Circulaire de Soeur St Jean-Baptiste

Marie-Estelle Dupont   1847-1917

Soeur Saint Jean-Baptiste du Coeur de Jésus n'a pas eu de circulaire ; nous transcrivons ici les données la concernant dans le livre des Fondations.

Nous ne doutions pas, en clôturant avec ferveur notre retraite générale, que la mort ferait quelques jours plus tard un vide parmi nous, avec une soudaineté qui ne laissa pas de nous causer une impression profonde. Mais au carmel, on se tient toujours prêt à entendre le Veni de l'Epoux, et comblées comme nous le sommes de tant de grâces, pourrions-nous envisager avec terreur l'instant suprême qui brisera nos liens d'exil ?

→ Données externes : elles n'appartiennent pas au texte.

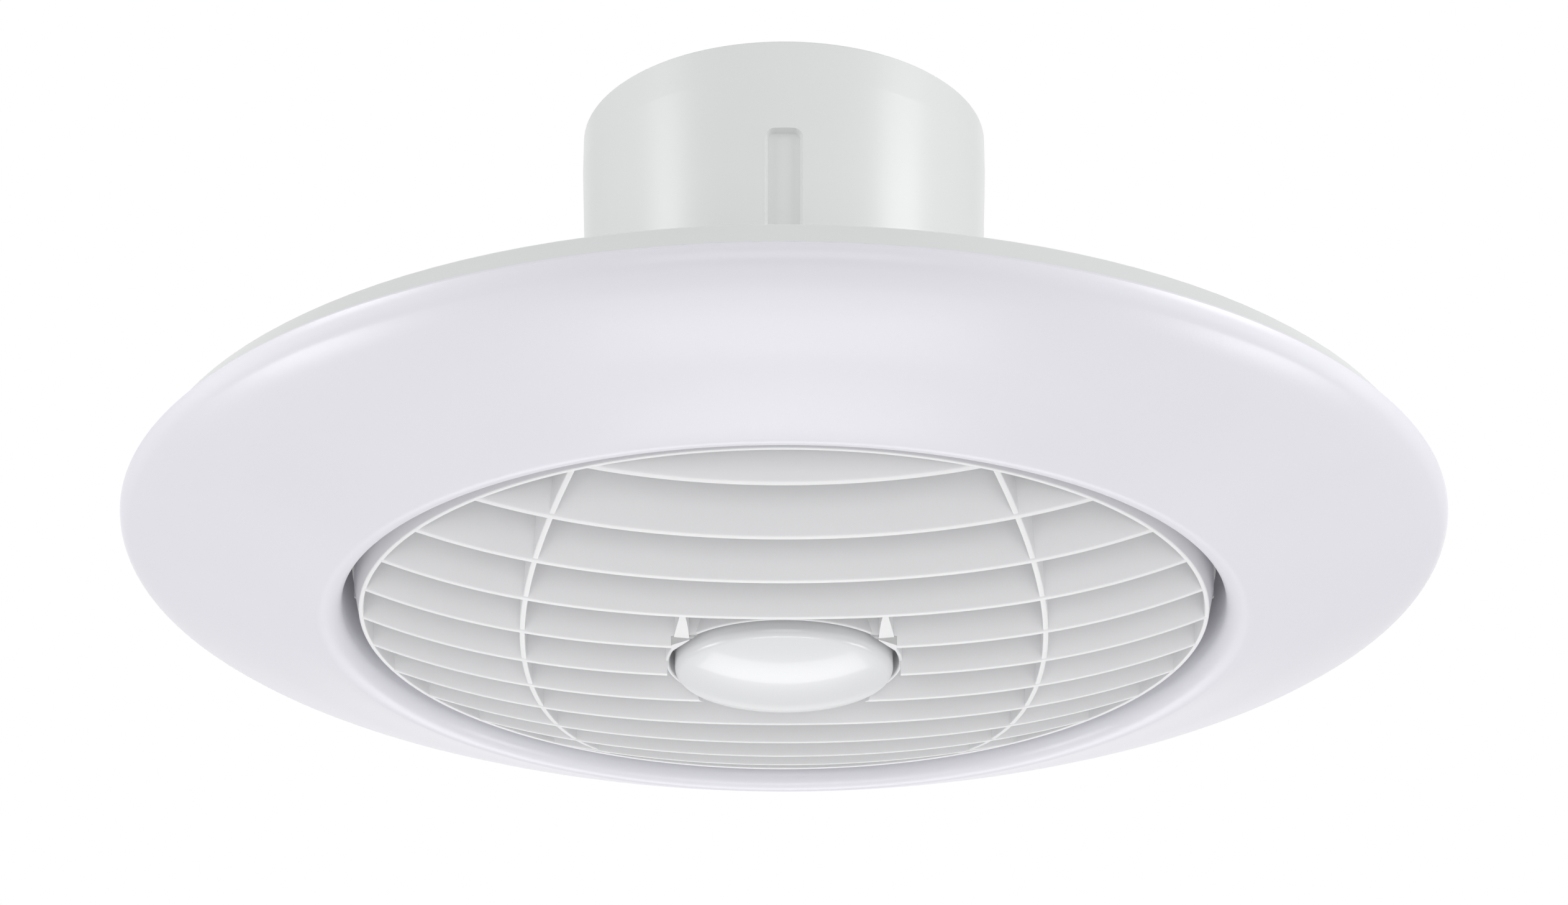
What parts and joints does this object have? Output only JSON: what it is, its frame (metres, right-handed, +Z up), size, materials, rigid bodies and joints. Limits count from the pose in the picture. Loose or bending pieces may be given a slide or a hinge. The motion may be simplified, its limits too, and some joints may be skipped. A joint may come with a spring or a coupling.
{
  "type": "bathroom extractor fan",
  "caption": "Round ceiling extractor fan with a tapered duct spigot, a wide light ring, a domed louvre grille and a glossy centre cap.",
  "frame": {"origin": "on the fan's axis, in the plane of the ceiling that the back plate is screwed to", "axes": "+Z up along the duct spigot, -Y towards the side of the spigot with the cable channel"},
  "size_m": [0.495, 0.495, 0.2334],
  "materials": {
    "housing_white": "satin moulded",
    "opal_diffuser": "smooth opal satin",
    "grille_white": "fine satin moulded",
    "cap_white": "glossy moulded",
    "foam": "open-cell foam",
    "rubber_grey": "matt rubber",
    "fan_plastic": "glass-filled nylon",
    "cast_alloy": "die cast",
    "steel": "bright zinc plate",
    "lamination": "stacked sheet",
    "copper": "enamelled wire",
    "magnet": "sintered grey",
    "board_green": "solder mask",
    "board_white": "white solder mask on aluminium",
    "led_phosphor": "silicone phosphor",
    "terminal_plastic": "polyamide",
    "brass": "turned",
    "wire_red": "wire insulation",
    "wire_grey": "wire insulation"
  },
  "bodies": {
    "housing": {"spigot_housing": "housing_white", "back_plate": "housing_white", "ceiling_gasket": "foam", "cable_grommet": "rubber_grey", "inlet_bellmouth": "housing_white", "bayonet_ring": "housing_white", "diffuser_catches": "housing_white", "led_board": "board_white", "led_chips": "led_phosphor", "lower_bearing": "steel", "upper_bearing": "steel", "motor_mount": "cast_alloy", "stator_core": "lamination", "stator_windings": "copper", "motor_board": "board_green", "motor_cover": "fan_plastic", "shutter_frame": "housing_white", "front_hinge_pin": "steel", "rear_hinge_pin": "steel", "driver_case": "terminal_plastic", "driver_board": "board_green", "terminal_block": "terminal_plastic", "terminal_clamps": "brass", "cable_clamp": "terminal_plastic", "mains_leads": "wire_red", "led_lead": "wire_grey", "motor_lead": "wire_grey", "motor_plug": "terminal_plastic", "flange_screws": "steel", "bellmouth_screws": "steel", "bayonet_screws": "steel", "board_screws": "steel", "catch_screws": "steel", "mount_screws": "steel", "shutter_screws": "steel", "driver_screws": "steel", "terminal_screws": "steel", "clamp_screws": "steel"},
    "rotor": {"impeller": "fan_plastic", "rotor_can": "steel", "rotor_magnets": "magnet", "motor_shaft": "steel", "shaft_circlip": "steel"},
    "front_shutter": {"front_flap": "housing_white"},
    "rear_shutter": {"rear_flap": "housing_white"},
    "grille": {"louvre_grille": "grille_white"},
    "cap": {"centre_cap": "cap_white"},
    "light_ring": {"ring_diffuser": "opal_diffuser"}
  },
  "joints": [
    {"name": "impeller_spin", "type": "hinge", "parent": "housing", "child": "rotor", "pos_m": [0, 0, 0.025], "axis": [0, 0, 1], "continuous": true},
    {"name": "front_flap_swing", "type": "hinge", "parent": "housing", "child": "front_shutter", "pos_m": [0, -0.005, 0.088], "axis": [-1, 0, 0], "range_deg": [0, 80]},
    {"name": "rear_flap_swing", "type": "hinge", "parent": "housing", "child": "rear_shutter", "pos_m": [0, 0.005, 0.088], "axis": [1, 0, 0], "range_deg": [0, 80]},
    {"name": "grille_twist", "type": "hinge", "parent": "housing", "child": "grille", "pos_m": [0, 0, -0.0226], "axis": [0, 0, 1], "range_deg": [0, 12]},
    {"name": "cap_pull", "type": "slide", "parent": "grille", "child": "cap", "axis": [0, 0, -1], "range_m": [0, 0.025]},
    {"name": "light_ring_twist", "type": "hinge", "parent": "housing", "child": "light_ring", "pos_m": [0, 0, -0.0112], "axis": [0, 0, 1], "range_deg": [0, 12]}
  ]
}
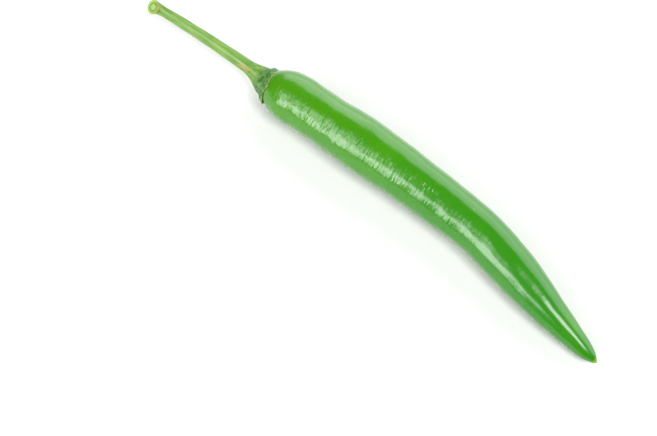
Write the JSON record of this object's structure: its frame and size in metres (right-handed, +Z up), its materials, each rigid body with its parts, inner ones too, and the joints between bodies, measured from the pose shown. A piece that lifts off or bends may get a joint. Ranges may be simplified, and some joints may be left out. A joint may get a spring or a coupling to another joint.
{
  "type": "chilli pepper",
  "caption": "Long, gently bent green chilli pepper with a tapering pod, a lobed cap and a ridged, hooked stalk, lying on its side as picked.",
  "frame": {"origin": "bottom centre of the bounding box, on the surface that the chilli lies on", "axes": "+X along the chilli from the stalk's end to the pod's tip, +Z up from the resting surface; the pod bends in the XY plane and its tip turns towards -Y"},
  "size_m": [0.1862, 0.0214, 0.0174],
  "materials": {
    "pod_skin": "smooth waxy fruit skin, glossy, finely wrinkled across near the cap",
    "calyx_skin": "wrinkled leafy tissue with a thin corky rim, satin",
    "stem_skin": "ridged fibrous stalk, satin, with small corky scars"
  },
  "bodies": {
    "root": {"pod": "pod_skin", "calyx": "calyx_skin", "stem": "stem_skin"}
  },
  "joints": []
}
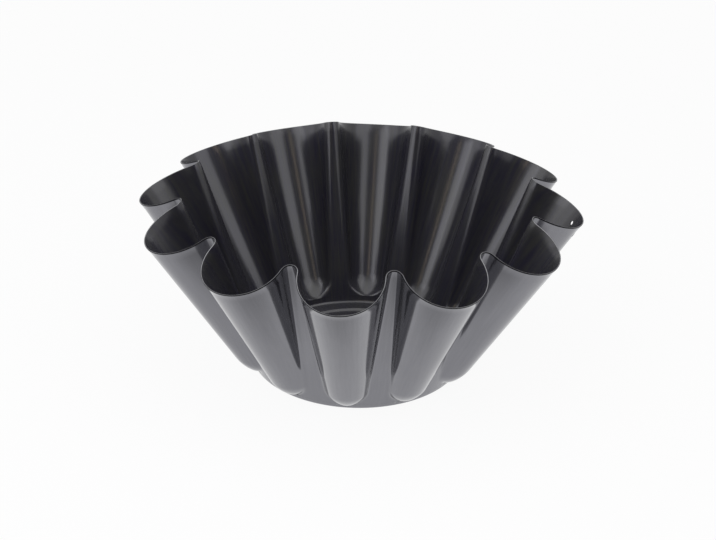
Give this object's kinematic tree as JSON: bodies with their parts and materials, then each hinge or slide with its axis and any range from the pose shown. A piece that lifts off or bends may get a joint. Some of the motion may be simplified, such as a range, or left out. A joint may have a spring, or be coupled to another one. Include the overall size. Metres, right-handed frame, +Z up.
{
  "type": "brioche mould",
  "caption": "Deep fluted brioche mould: flaring pressed steel wall over a round ringed base, dark non-stick lining, two small hanging holes under the rim.",
  "frame": {"origin": "centre of the base, on the plane that the mould stands on", "axes": "+Z up along the mould's axis; +X through the middle of the flute that carries the two hanging holes"},
  "size_m": [0.22, 0.22, 0.093],
  "materials": {
    "lacquered_steel": "satin",
    "nonstick_film": "satin"
  },
  "bodies": {
    "root": {"pressed_shell": "lacquered_steel", "nonstick_lining": "nonstick_film"}
  },
  "joints": []
}
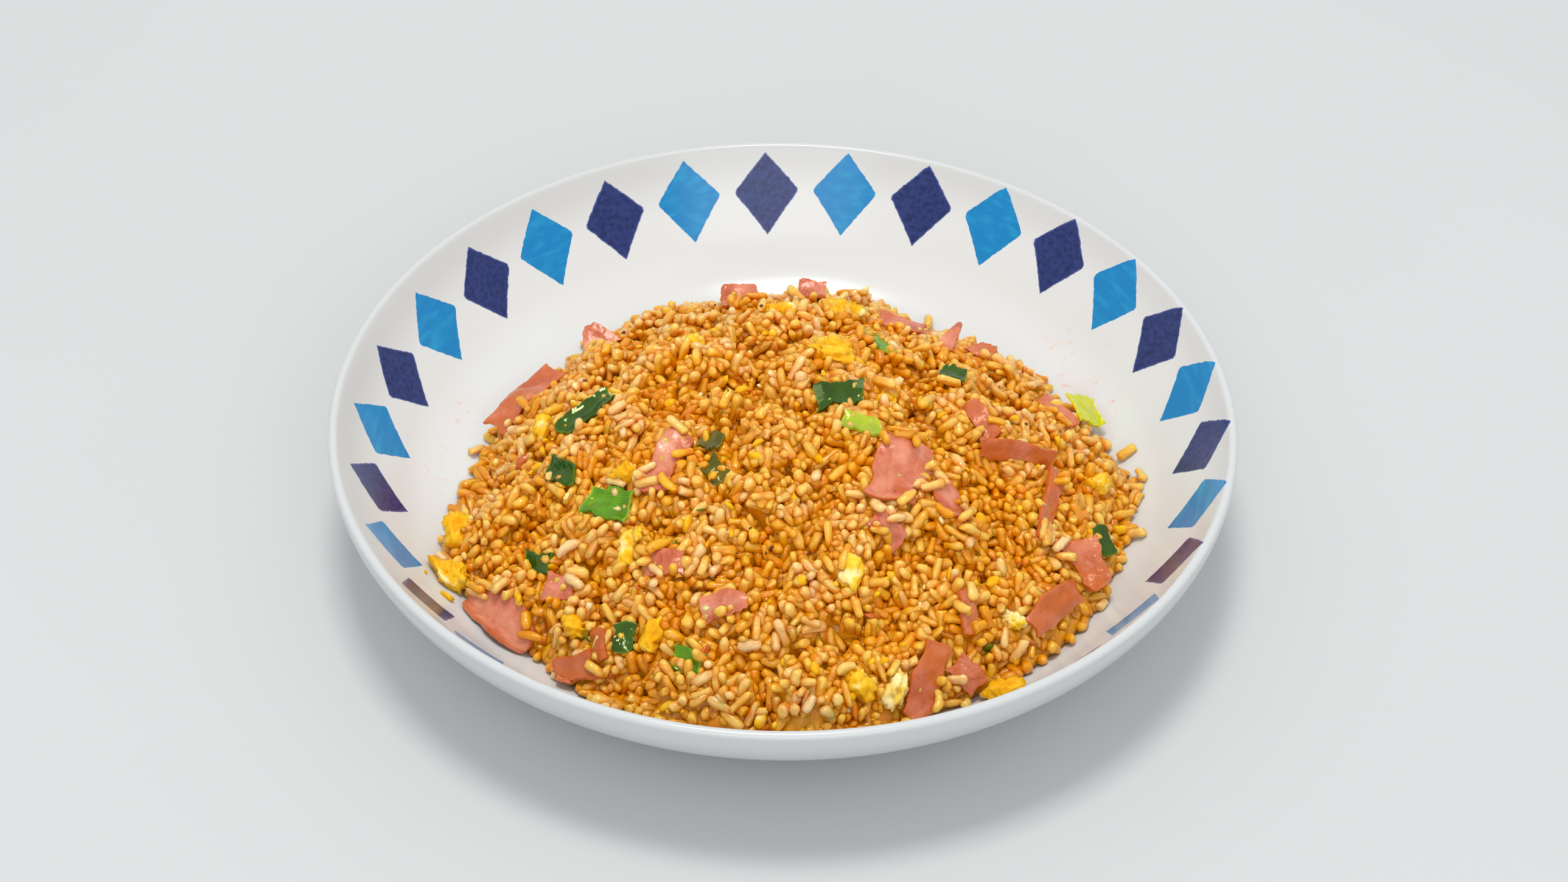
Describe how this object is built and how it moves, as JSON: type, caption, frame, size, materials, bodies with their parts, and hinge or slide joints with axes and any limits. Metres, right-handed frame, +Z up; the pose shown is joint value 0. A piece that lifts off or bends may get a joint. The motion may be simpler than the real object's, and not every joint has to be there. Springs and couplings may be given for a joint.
{
  "type": "fried rice plate",
  "caption": "Deep round plate with a ring of diamonds, heaped with fried rice mixed with ham strips, scrambled egg and cut scallion leaves.",
  "frame": {"origin": "middle of the foot ring, on the surface that the plate stands on", "axes": "+Z up through the middle of the plate, +Y away from the side that the food is seen from"},
  "size_m": [0.2536, 0.254, 0.056],
  "materials": {
    "glaze": "glossy white glaze with light blue and navy diamonds",
    "rice": "moist cooked rice grains, amber with paler tips",
    "ham": "moist salmon pink ham",
    "scallion_dark": "cooked dark green leaf",
    "scallion_green": "bright green leaf",
    "scallion_pale": "yellow green leaf",
    "egg": "scrambled egg yolk",
    "egg_white": "scrambled egg white with yolk"
  },
  "bodies": {
    "root": {"dish": "glaze", "rice_heap": "rice", "ham_01": "ham", "ham_02": "ham", "ham_03": "ham", "ham_04": "ham", "ham_05": "ham", "ham_06": "ham", "ham_07": "ham", "ham_08": "ham", "ham_09": "ham", "ham_10": "ham", "ham_11": "ham", "ham_12": "ham", "ham_13": "ham", "ham_14": "ham", "ham_15": "ham", "ham_16": "ham", "ham_17": "ham", "ham_18": "ham", "ham_19": "ham", "ham_20": "ham", "ham_21": "ham", "ham_22": "ham", "ham_23": "ham", "ham_24": "ham", "ham_25": "ham", "ham_26": "ham", "scallion_01": "scallion_dark", "scallion_02": "scallion_green", "scallion_03": "scallion_dark", "scallion_04": "scallion_pale", "scallion_05": "scallion_green", "scallion_06": "scallion_dark", "scallion_07": "scallion_pale", "scallion_08": "scallion_dark", "scallion_09": "scallion_dark", "scallion_10": "scallion_dark", "scallion_11": "scallion_green", "scallion_12": "scallion_dark", "scallion_13": "scallion_dark", "scallion_14": "scallion_dark", "egg_01": "egg", "egg_02": "egg", "egg_03": "egg", "egg_04": "egg", "egg_05": "egg", "egg_06": "egg", "egg_07": "egg", "egg_08": "egg", "egg_09": "egg", "egg_10": "egg_white", "egg_11": "egg_white", "egg_12": "egg", "egg_13": "egg", "egg_14": "egg_white", "egg_15": "egg", "egg_16": "egg", "egg_17": "egg"}
  },
  "joints": []
}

Notre chère soeur Saint Jean-Baptiste du Coeur de Jésus, âgée de 70 ans, ressentit vers le milieu d'octobre un point très douloureux au côté droit. Son état ne présentait néanmoins aucune gravité alarmante, et ce fut plutôt par prudence qu'on l'obligea à descendre à l'infirmerie le vendredi 26 octobre 1917. Ce jour-là encore, elle n'avait aucune fièvre, assurait éprouver moins d'oppression et prévoyait se remettre bientôt. Sur ses instances, on ne manda pas le docteur, quand, dans la nuit du 26 au 27, subitement, vers 2 heures du matin, elle perdit connaissance. Elle ne se réveilla de ce profond coma qu'au ciel, sans avoir pu laisser à notre Mère, accourue à son chevet dès le matin, un mot d'adieu, et sans que rien apparemment puisse nous faire croire qu'elle ait eu conscience de sa fin imminente. Le Père Pitrou entra en hâte lui donner une dernière absolution et l'extrême-onction, sans que la pauvre mourante reprit connaissance. Le docteur arriva à son tour, et ne sut expliquer cette mort presque subite, qu'il attribua à une crise cardiaque. Vers 11 heures du matin, le 27, notre chère soeur Saint Jean-Baptiste s'éteignit doucement, toute la communauté étant présente. Malgré le caractère profondément triste de cette mort qu'aucune consolation apparente ne semblait consoler, nous avons l'espoir que notre « petite Thérèse» vint au secours de notre pauvre Soeur à l'heure suprême. Nous le croyons d'autant mieux que soeur Jeanne-Marie, particulièrement impressionnée de ce malheur, et se trouvant le 27 au soir près de la dépouille mortelle de la défunte, reçut une grâce de choix. Elle disait à notre petite Sainte: « O ma petite Thérèse, est-ce possible que vous n'étiez pas là, au moment de la mort de cette pauvre soeur? » Au même instant, un parfum très accentué de roses se répandit dans l'infirmerie où cependant n'était aucune fleur. Cette réponse céleste nous fut à toutes un baume de paix, après les pénibles émotions ressenties.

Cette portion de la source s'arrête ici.